Severus, to the venerable and desirable bishop Augustine, whom I would embrace wholly in the bosom of love…

…You know best how greedy I am for you: but still I do not grumble because I cannot do as much as I want, since I do no less than I can. Thanks be to God, sweetest brother, things are good for me when I am close to you, indeed clinging to you as tightly as possible, my one and only. I take in the abundance of your breasts and grow stroner, if I can just grasp and squeeze those breasts, so that whatever they protect and shut up secretly within -- well, if I can just take away the skin they give to the suckling to suck on, then maybe they can pour our their innermost essence to me. I want that essence poured out to me, I say: your innermost essence, your essence fat with heavenly stuffing and flavored with every spiritual sweetness, your essence, pure innermost essence, essence simple but crowned by the twofold bond of double love;
your essence, innermost essence drenched in the light of truth and making the truth shine back within. I place myself under what drips from them, what comes back from them, so that my darkness may grow weak in the presence of your light, so we can both walk together in the brightness of day. O truly cunning honeybee of God, building honeycombs illed with divine nectar, dripping with mercy and truth, through which my sould runs with delight, and whatever if finds it lacks, or wherever it feels weak, it struggles to fortify itself with your life-giving food.

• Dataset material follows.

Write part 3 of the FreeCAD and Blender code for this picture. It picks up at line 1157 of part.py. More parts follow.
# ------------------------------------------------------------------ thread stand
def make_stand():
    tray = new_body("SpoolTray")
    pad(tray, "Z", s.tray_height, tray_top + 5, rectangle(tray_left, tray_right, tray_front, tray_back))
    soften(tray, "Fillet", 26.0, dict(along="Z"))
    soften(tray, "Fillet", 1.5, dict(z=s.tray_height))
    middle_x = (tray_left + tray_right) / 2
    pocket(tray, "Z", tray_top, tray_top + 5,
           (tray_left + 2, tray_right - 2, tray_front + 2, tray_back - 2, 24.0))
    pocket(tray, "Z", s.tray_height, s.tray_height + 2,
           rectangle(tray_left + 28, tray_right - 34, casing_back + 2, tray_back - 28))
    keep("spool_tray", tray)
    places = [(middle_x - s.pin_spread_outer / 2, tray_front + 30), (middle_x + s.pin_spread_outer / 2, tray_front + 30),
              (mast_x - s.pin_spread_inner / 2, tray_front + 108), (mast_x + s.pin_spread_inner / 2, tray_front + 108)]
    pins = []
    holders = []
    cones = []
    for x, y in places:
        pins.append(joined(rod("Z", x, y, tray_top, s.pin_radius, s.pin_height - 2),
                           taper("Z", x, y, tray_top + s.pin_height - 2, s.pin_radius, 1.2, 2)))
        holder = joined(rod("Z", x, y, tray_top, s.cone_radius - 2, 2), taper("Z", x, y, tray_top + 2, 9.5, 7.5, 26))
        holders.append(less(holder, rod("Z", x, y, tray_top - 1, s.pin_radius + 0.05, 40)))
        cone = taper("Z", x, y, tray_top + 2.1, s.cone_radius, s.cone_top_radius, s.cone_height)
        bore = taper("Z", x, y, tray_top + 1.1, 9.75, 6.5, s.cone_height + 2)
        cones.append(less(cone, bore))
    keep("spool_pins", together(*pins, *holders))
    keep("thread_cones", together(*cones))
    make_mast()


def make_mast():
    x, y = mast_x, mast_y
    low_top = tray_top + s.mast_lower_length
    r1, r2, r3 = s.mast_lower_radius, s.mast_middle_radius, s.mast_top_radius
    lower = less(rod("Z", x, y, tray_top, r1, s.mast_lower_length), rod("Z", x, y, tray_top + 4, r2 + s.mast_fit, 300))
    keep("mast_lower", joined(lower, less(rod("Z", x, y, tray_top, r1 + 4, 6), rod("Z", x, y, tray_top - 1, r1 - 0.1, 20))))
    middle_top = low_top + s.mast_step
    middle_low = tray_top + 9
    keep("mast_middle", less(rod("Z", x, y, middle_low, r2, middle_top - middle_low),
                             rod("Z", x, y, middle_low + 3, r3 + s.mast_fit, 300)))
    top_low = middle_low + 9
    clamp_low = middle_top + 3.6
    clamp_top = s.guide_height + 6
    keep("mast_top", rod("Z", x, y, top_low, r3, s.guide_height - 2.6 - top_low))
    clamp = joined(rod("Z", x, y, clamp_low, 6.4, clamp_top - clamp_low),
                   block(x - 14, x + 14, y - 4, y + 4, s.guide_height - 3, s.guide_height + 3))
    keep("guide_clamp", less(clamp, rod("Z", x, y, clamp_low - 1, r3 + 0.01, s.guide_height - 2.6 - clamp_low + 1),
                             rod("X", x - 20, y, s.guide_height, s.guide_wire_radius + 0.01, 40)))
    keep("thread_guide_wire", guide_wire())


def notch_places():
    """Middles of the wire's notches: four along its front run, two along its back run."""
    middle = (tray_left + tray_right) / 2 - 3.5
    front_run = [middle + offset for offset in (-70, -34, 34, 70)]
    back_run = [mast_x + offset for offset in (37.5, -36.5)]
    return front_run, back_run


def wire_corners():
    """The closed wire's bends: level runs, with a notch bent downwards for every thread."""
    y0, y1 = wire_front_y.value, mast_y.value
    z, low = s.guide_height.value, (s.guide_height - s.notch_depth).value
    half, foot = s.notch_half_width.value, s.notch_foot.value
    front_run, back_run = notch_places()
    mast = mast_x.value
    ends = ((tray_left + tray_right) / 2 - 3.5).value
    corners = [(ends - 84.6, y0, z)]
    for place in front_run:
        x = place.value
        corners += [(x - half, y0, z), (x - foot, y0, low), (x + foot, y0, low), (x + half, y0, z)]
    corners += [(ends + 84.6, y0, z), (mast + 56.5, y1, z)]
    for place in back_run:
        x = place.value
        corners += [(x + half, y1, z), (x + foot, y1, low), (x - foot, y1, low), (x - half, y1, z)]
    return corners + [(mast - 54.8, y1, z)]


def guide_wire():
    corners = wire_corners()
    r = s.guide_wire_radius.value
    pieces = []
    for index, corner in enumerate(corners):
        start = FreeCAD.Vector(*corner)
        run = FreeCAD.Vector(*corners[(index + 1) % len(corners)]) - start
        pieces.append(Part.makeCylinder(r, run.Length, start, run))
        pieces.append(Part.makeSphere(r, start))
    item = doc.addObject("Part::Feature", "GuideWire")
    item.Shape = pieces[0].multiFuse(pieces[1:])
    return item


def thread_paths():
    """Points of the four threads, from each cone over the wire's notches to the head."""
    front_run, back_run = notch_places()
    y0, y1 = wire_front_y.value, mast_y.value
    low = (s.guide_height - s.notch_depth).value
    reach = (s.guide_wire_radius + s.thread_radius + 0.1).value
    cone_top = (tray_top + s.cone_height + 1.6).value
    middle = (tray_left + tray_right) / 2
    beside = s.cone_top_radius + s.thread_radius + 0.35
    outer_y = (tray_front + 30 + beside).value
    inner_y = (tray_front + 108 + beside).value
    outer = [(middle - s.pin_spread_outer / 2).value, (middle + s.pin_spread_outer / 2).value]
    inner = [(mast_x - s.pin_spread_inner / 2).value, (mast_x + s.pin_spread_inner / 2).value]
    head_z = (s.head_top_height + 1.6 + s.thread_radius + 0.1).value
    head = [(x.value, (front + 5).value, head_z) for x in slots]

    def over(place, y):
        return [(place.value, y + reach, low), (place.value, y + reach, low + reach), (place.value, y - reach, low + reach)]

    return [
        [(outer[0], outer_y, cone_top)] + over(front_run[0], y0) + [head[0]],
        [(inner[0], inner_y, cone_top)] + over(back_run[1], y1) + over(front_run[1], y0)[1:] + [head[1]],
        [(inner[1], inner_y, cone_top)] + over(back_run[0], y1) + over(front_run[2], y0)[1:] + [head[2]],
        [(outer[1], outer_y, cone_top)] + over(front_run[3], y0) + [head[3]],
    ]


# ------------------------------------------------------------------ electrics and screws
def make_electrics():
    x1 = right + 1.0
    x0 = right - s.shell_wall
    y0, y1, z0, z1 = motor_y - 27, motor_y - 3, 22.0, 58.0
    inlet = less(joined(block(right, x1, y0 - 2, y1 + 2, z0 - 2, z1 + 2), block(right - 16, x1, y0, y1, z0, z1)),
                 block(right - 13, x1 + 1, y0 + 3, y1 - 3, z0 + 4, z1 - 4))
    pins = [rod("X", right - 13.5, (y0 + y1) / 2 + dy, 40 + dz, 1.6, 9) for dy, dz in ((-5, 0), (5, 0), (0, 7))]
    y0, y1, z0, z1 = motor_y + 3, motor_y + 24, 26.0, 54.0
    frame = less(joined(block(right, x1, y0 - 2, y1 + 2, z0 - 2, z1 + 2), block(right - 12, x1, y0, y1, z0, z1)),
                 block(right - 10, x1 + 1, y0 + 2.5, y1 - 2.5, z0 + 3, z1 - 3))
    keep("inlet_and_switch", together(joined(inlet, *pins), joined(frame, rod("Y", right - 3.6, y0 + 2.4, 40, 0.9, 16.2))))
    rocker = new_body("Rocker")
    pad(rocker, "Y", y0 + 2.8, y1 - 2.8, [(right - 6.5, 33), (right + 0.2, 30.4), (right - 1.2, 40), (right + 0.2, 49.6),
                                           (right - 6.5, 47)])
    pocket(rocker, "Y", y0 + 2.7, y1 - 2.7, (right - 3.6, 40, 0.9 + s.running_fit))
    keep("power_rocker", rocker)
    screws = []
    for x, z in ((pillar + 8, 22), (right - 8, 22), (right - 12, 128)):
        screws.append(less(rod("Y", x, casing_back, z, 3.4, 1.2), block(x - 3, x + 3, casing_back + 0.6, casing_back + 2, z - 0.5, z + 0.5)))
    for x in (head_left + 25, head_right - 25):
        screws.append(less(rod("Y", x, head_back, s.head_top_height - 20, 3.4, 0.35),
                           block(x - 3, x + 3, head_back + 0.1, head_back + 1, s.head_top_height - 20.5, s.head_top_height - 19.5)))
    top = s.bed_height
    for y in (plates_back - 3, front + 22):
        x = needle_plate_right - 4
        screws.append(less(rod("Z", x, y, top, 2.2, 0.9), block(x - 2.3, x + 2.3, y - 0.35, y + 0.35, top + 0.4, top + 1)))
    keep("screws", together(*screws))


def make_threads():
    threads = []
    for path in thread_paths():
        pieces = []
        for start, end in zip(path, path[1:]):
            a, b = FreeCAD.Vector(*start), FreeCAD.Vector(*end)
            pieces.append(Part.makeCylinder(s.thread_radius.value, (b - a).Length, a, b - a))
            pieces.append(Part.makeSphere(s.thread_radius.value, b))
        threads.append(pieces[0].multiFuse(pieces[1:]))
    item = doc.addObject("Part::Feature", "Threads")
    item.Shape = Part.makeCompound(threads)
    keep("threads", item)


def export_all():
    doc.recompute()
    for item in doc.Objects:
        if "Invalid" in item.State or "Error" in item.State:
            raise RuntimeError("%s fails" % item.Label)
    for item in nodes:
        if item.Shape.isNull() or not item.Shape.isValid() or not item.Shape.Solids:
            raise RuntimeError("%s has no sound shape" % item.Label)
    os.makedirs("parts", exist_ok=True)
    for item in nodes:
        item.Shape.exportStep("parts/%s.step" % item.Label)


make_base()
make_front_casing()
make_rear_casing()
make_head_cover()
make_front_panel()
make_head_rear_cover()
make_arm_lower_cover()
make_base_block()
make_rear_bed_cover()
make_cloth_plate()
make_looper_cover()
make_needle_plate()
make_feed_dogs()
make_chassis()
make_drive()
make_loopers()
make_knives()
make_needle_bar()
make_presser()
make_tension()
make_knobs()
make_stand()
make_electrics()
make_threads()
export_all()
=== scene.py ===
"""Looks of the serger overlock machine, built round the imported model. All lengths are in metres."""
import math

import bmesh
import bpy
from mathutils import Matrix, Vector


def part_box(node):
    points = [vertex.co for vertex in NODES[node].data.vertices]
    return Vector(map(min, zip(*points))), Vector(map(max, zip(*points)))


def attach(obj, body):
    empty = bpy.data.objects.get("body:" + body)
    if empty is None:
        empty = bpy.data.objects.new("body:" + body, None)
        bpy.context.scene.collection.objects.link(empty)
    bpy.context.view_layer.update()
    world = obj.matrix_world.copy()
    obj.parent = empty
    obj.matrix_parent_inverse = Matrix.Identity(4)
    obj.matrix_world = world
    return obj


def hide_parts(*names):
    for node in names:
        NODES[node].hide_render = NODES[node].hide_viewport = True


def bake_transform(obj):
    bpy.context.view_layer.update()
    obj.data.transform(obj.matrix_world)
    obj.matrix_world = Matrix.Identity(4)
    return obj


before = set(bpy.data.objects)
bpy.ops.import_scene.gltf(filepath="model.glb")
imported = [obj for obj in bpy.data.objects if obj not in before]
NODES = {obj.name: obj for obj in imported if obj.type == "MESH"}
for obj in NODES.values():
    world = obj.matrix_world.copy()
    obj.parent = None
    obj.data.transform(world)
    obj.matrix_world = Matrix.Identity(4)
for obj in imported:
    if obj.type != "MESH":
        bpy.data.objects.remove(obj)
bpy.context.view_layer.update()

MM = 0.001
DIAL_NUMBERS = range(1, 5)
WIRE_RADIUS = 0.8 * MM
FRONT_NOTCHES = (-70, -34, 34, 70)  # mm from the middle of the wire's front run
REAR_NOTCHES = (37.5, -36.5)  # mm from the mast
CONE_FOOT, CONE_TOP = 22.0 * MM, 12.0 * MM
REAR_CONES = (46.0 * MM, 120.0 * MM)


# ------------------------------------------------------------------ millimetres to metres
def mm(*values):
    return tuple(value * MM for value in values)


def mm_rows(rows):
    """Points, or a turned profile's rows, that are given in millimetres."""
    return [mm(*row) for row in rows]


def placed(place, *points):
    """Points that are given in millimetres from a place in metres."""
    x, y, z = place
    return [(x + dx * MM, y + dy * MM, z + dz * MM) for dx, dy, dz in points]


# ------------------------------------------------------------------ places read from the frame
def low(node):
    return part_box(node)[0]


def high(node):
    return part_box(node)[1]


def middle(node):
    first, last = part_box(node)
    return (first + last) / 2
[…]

O'Donnel, James J. Augustine: A New Biography. New York: HarperCollins Publishing Inc, 2005. 101-102.


But really, I DO think that this is platonic love, and intellectul love. Augustine freaks out so much about his sexuality that I just can't imagine him in any kind of physical relationship as a bishop. But it's pretty funny, anyway. And apparently the actual Latin isn't "essence" but "entrails."